Anne was given up for adoption by her mother and adopted by the Grady family. She tells of her childhood which was happy, and her siblings one also adopted and two the biological children of her adoptive parents. By all accounts she had a happy childhood and while curious about her biological family claims to not have a burning desire to reconnect with them, mainly because she had read many accounts of such reunions not ending well. She was introduced to her biological family by her brother who had also been given up for adoption.
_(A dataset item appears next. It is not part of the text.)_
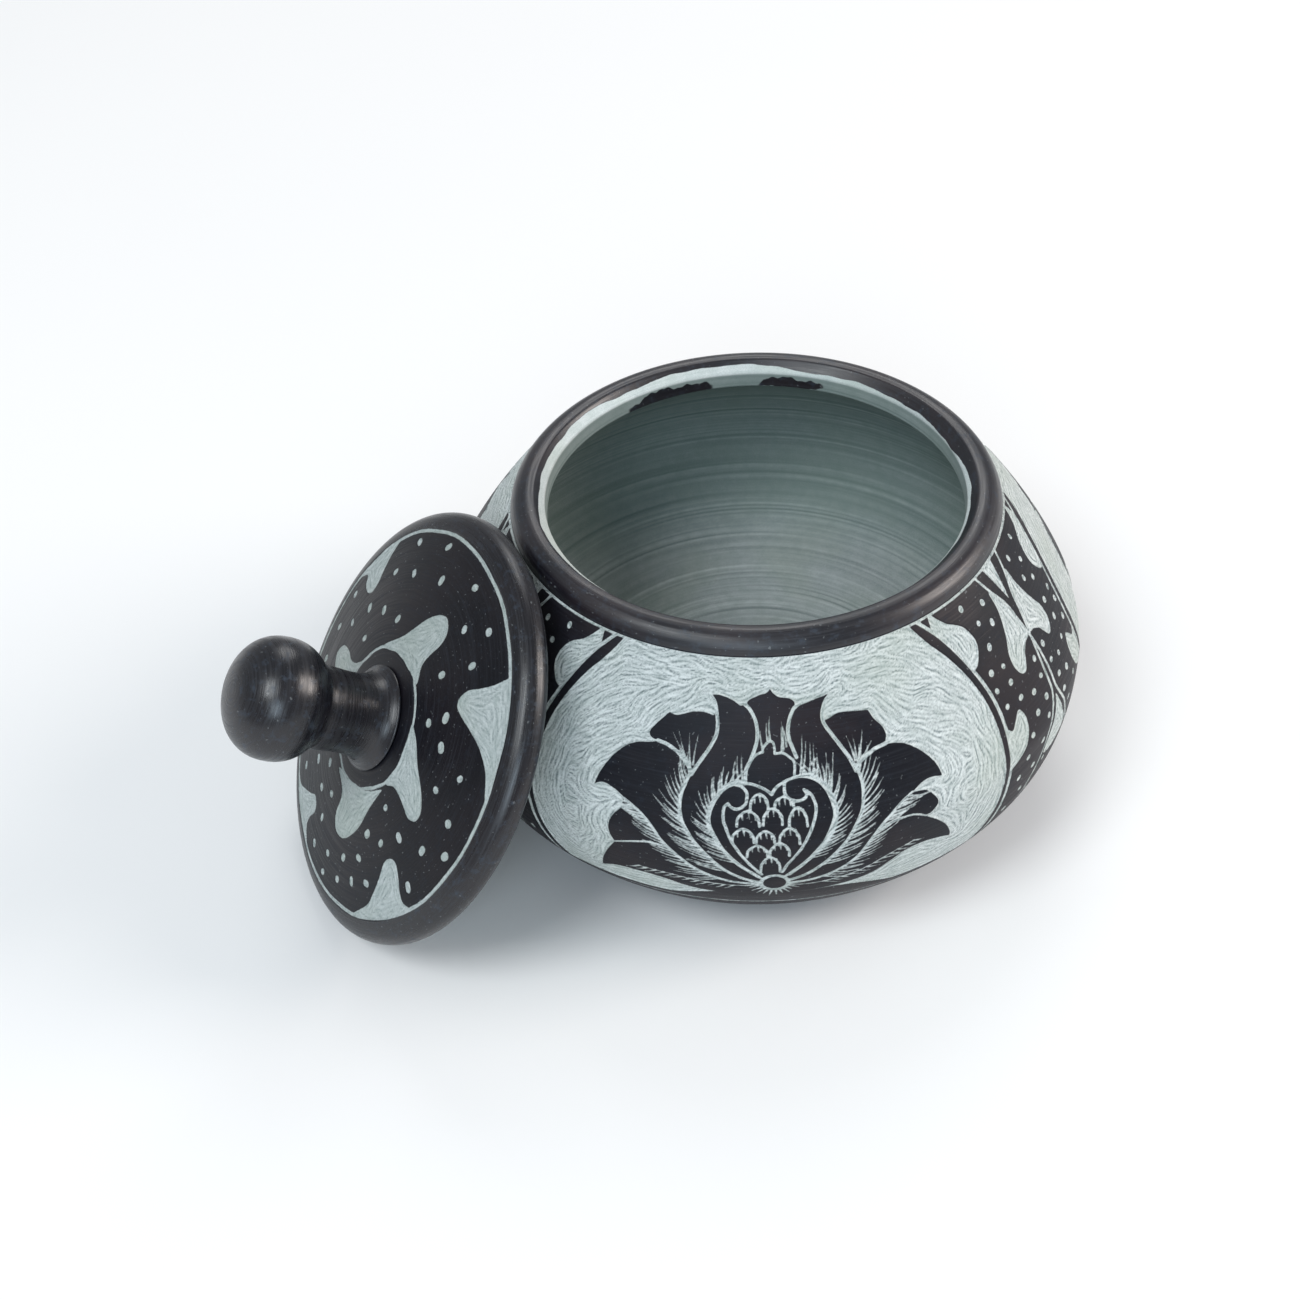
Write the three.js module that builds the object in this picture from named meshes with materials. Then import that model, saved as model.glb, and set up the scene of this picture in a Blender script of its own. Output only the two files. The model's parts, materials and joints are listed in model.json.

Her mother had 4 children, two she kept and two she gave up for adoption, Scott was one of the ones she kept and he was referred to as ‘the golden boy’. Anne later reveals that he took this title seriously.
She talks about how she became close to her biological family, how much she and Scott looked alike, how excited Laci was to be pregnant, while Scott seemed to be disinterested. How she refused to believe Scott had anything to do with her disappearance, to the point where she let him stay with her when the press wouldn’t leave him alone.
The book is well-written and interesting, but as mentioned above it is a memoir of Anne’s life, how the actions of Scott affected her and her marriage, how she came to believe that Scott was guilty, the list of “33 reasons” are odd behaviors she observed, not really proof of his guilt.
I gave this book three stars because it was well written and interesting, I didn’t give it more because due to the title I was expecting more of true crime than a memoir.